* _Requirements_: For this exercise, return only the lines from the line containing "Continue the FreeCAD" through the line containing "links, place, above))", both ends included, exactly as they are.

* _Extracted material_:
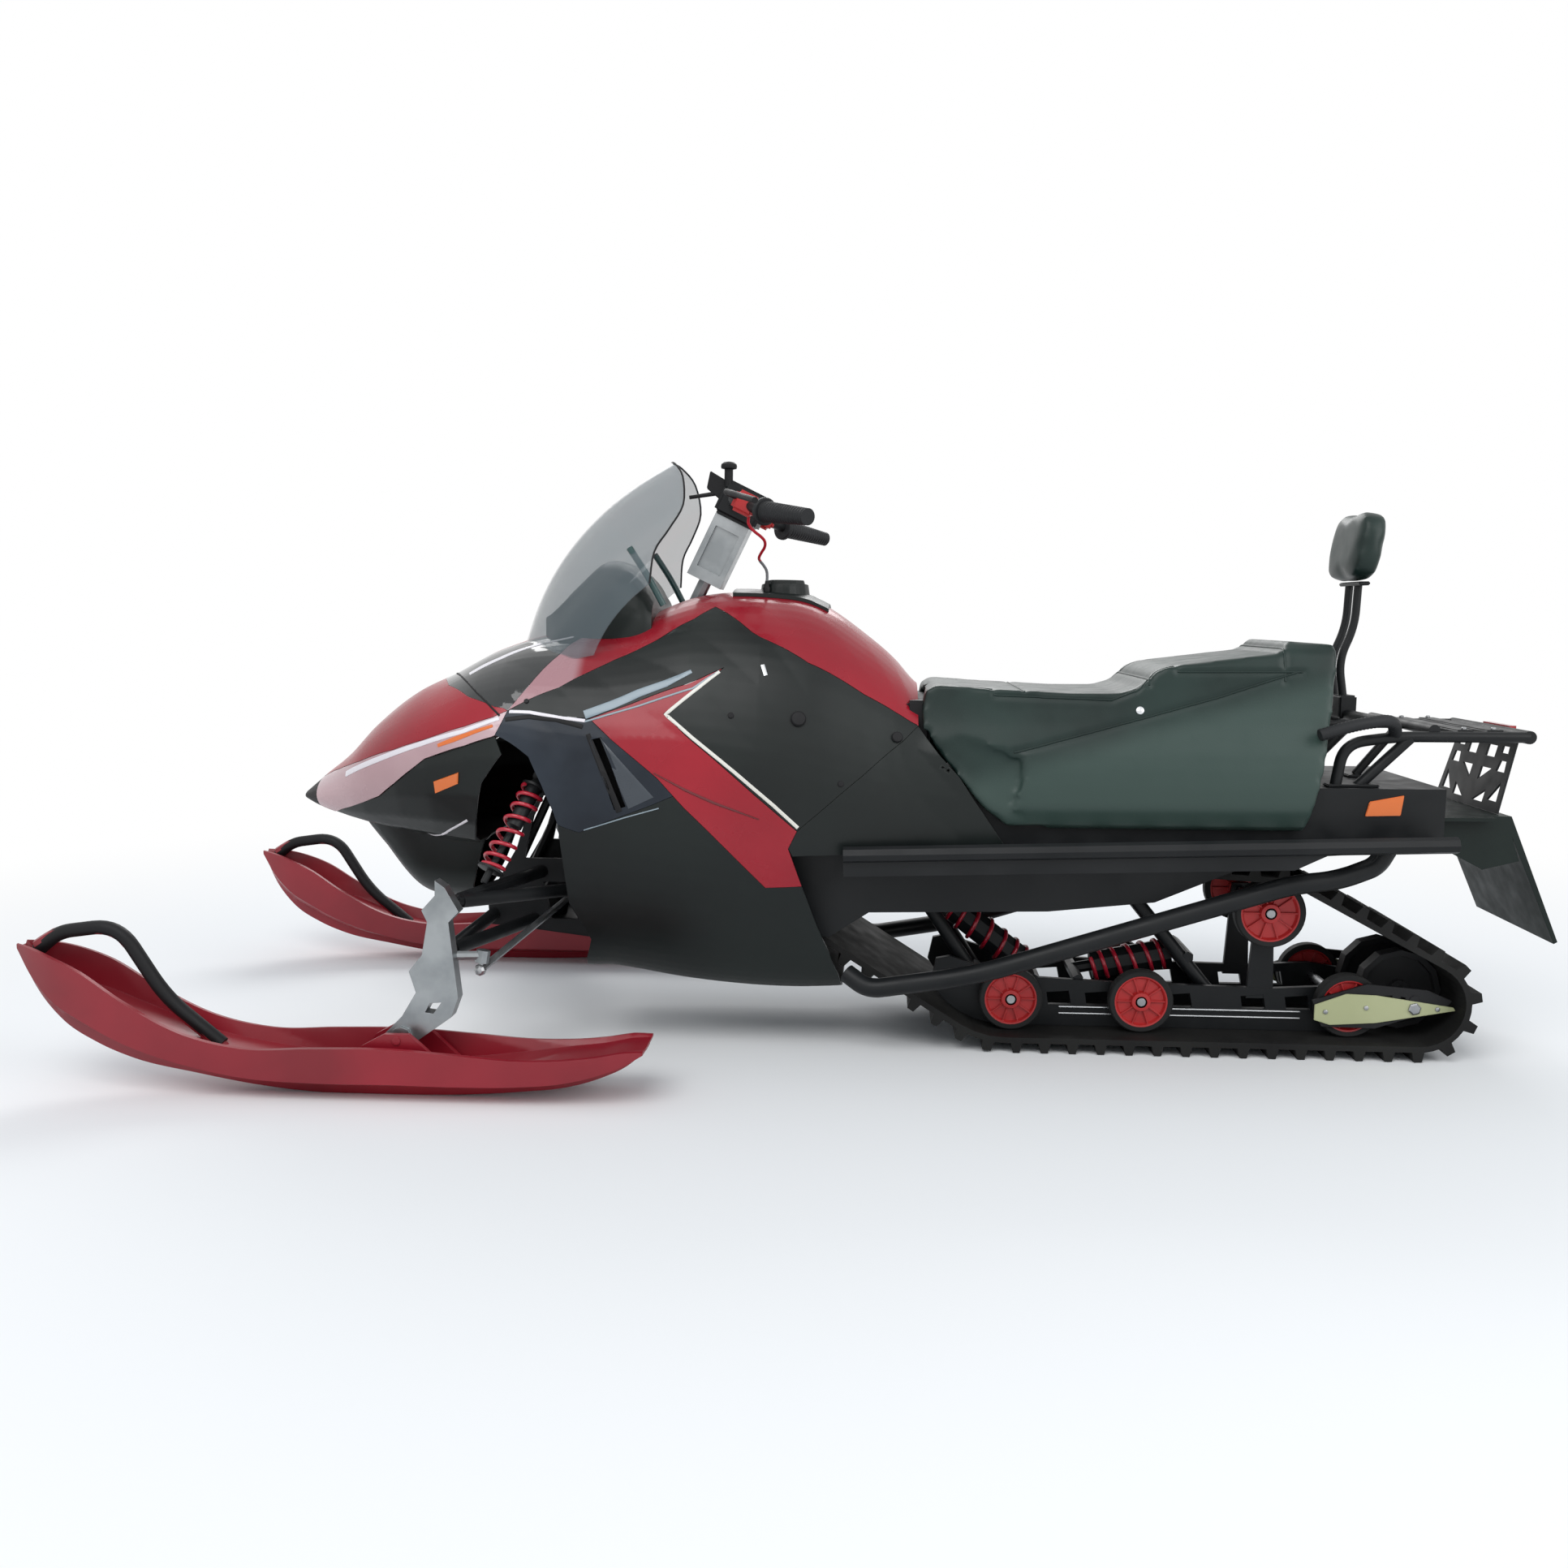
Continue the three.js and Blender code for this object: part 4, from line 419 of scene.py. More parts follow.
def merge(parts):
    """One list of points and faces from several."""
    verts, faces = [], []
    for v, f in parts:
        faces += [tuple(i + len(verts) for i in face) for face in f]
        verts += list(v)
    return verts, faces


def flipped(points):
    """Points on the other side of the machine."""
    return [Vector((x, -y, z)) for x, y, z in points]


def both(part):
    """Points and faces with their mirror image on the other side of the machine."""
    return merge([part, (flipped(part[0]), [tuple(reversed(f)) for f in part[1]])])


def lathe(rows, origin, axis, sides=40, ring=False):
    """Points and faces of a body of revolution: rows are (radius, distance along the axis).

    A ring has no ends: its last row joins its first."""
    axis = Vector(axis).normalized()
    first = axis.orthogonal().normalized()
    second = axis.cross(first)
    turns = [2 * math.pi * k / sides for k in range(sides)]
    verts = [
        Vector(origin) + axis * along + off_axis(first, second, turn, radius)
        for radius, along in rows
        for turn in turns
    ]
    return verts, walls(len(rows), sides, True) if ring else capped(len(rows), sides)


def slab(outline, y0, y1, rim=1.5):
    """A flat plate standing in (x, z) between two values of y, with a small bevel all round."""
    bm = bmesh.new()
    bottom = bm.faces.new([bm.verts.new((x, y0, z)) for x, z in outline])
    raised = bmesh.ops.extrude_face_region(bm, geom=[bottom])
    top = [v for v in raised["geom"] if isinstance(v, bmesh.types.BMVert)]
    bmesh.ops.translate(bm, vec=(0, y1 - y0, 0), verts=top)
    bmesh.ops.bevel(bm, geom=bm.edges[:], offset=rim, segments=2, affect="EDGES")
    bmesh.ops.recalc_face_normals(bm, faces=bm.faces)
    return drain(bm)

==

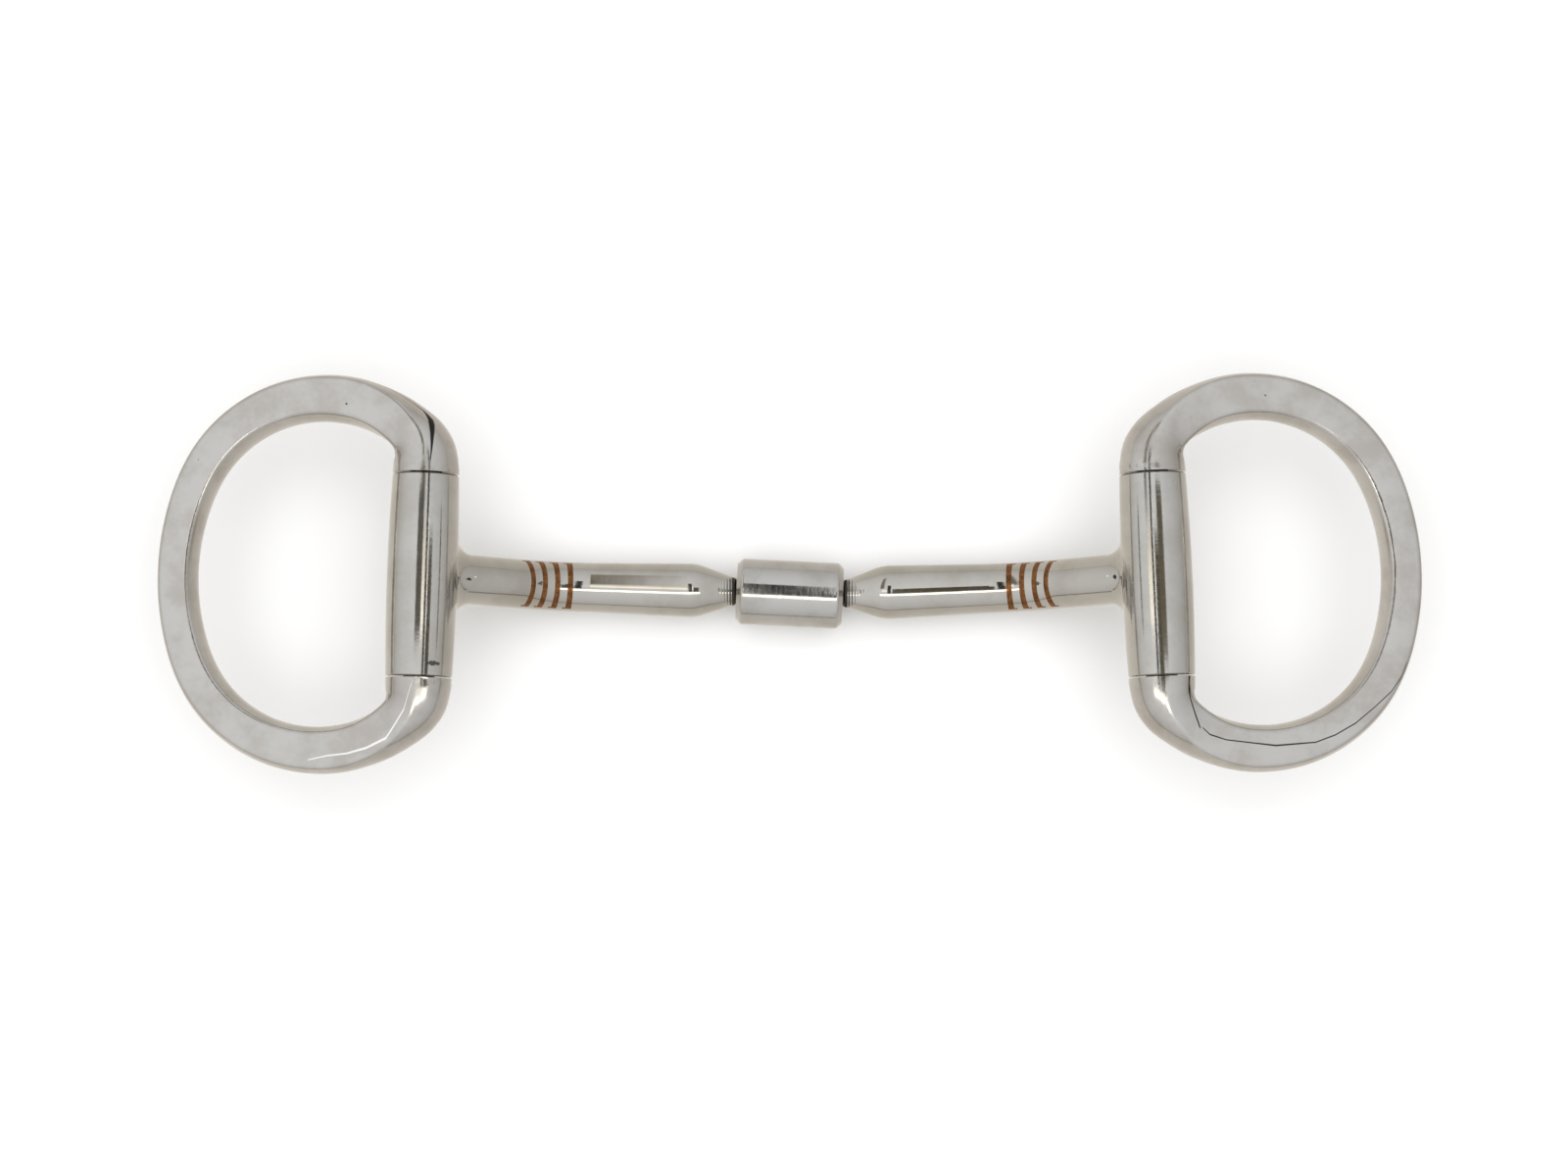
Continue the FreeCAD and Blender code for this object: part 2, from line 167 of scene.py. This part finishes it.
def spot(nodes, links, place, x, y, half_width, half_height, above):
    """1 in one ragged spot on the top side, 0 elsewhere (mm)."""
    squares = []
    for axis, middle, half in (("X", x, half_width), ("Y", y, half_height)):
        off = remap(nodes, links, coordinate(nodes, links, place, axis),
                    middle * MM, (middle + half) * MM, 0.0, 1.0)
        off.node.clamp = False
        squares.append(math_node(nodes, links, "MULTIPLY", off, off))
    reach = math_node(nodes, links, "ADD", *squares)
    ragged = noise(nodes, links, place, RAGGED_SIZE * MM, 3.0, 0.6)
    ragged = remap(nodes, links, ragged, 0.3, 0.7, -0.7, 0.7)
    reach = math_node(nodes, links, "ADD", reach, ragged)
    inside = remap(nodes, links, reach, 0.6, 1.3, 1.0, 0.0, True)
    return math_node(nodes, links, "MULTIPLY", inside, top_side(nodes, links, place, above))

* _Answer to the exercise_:
Continue the FreeCAD and Blender code for this object: part 2, from line 167 of scene.py. This part finishes it.
def spot(nodes, links, place, x, y, half_width, half_height, above):
    """1 in one ragged spot on the top side, 0 elsewhere (mm)."""
    squares = []
    for axis, middle, half in (("X", x, half_width), ("Y", y, half_height)):
        off = remap(nodes, links, coordinate(nodes, links, place, axis),
                    middle * MM, (middle + half) * MM, 0.0, 1.0)
        off.node.clamp = False
        squares.append(math_node(nodes, links, "MULTIPLY", off, off))
    reach = math_node(nodes, links, "ADD", *squares)
    ragged = noise(nodes, links, place, RAGGED_SIZE * MM, 3.0, 0.6)
    ragged = remap(nodes, links, ragged, 0.3, 0.7, -0.7, 0.7)
    reach = math_node(nodes, links, "ADD", reach, ragged)
    inside = remap(nodes, links, reach, 0.6, 1.3, 1.0, 0.0, True)
    return math_node(nodes, links, "MULTIPLY", inside, top_side(nodes, links, place, above))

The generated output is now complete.